Surrogate model fit plots for bandgap values for the piezoelectric data. Real values are the data obtained through DFT calculations. The fits to the other datasets were similar. The horizontal and vertical axes span the real and predicted values of data-points, respectively. The design process is initiated with 200 training data-points. Blue points indicate the training data and red points correspond to the test data. The plots were taken randomly from one of the many design steps we carried out to analyze the design performance statistically. Since the surrogate model parameter tuning in these design processes was automated, there is a certain amount of over-fitting to the data. However, this can be avoided during a design problem for an unknown compound by tuning the surrogate model parameters carefully, (a) the model fit for the first design cycle with 200 training data points, (b) fit for the 200th design cycle. After 200 cycles, the size of the training data increased to 400. This plot emphasizes that the design does not necessarily require a very good surrogate model for acceptable performance.

Figure 10
figure 10

Piezoelectric Data from materialsproject.org. (a) The size of prior training data is plotted against the averaged fraction of data-points from optimal pareto-front found after 200 measurements. In this dataset, which is the largest in size, the design methods were efficient than the pure exploration/exploitation strategies. Owing to a large feature set size and small initial training data compared to the search space, the regression models cannot fit the data with sufficient reliability for predictions. (b) Optimal Pareto Front. Piezoelectric dataset contains data of 704 materials of which 11 form the PF. The red colored square points form the optimal PF while each blue colored point is dominated by at least one point in the PF.

Discussion

The results presented for each dataset indicate that the Maximin based design strategy for materials discovery is more efficient than the Centroid strategy, random selection, pure exploitation or exploration, or just a brute force search to find materials on the PF in as few cycles as possible. It balances exploration and exploitation if the training dataset is significantly smaller than the search space. In the informatics based design approach, we are particularly concerned about such data-deficient situations where the predictive power of regression models is accompanied by large uncertainties due to large cross validation errors.
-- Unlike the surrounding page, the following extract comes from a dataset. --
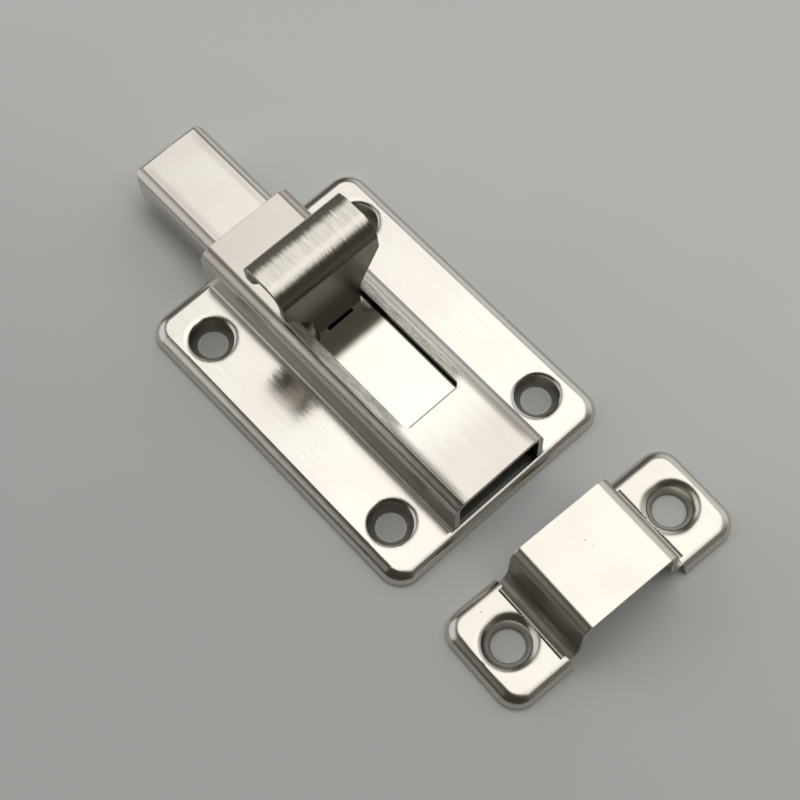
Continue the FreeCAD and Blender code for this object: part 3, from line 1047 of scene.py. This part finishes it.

For Maximin, the exploration part of the design algorithm enters through the probability of improvement P[I] and the “distance” L, which is dependent on the means, brings in the exploitation aspect. The algorithm performed well across all the data sets in which the accuracy of the machine learning regression model fits was too low to be considered reliable for predictions. Nevertheless, the optimal Pareto points could be determined within a few design cycles. This highlights an aspect of design that is increasingly becoming apparent on a number of materials problems and data sets14,15,28; that is, the design is quite forgiving of a poor surrogate model. The interplay between the two needs to be further explored and understood. The performance plots illustrate that the pure exploration strategy is less efficient than random selection, because in pure exploration the candidate material with the highest uncertainty is chosen for the next experiment. This means that the exploration algorithm entirely ignores the predicted values of properties and forces the design cycle to select a material which is most isolated from the known data. Pure exploitation performs as well as the Centroid based design. In the Centroid based design, the exploration-exploitation balance is tilted towards exploration if the centroid is far from the mean. It is important to consider the scale of the data associated with each of the properties: While P[I] is a dimensionless quantity, independent of the magnitude of the values of the objectives, the Expected Improvement quantifies the improvement and is a dimensional quantity. The E[I] is biased towards the objective property with larger magnitudes. Thus, this bias is avoided by normalizing the property values of known data-sets before each design cycle.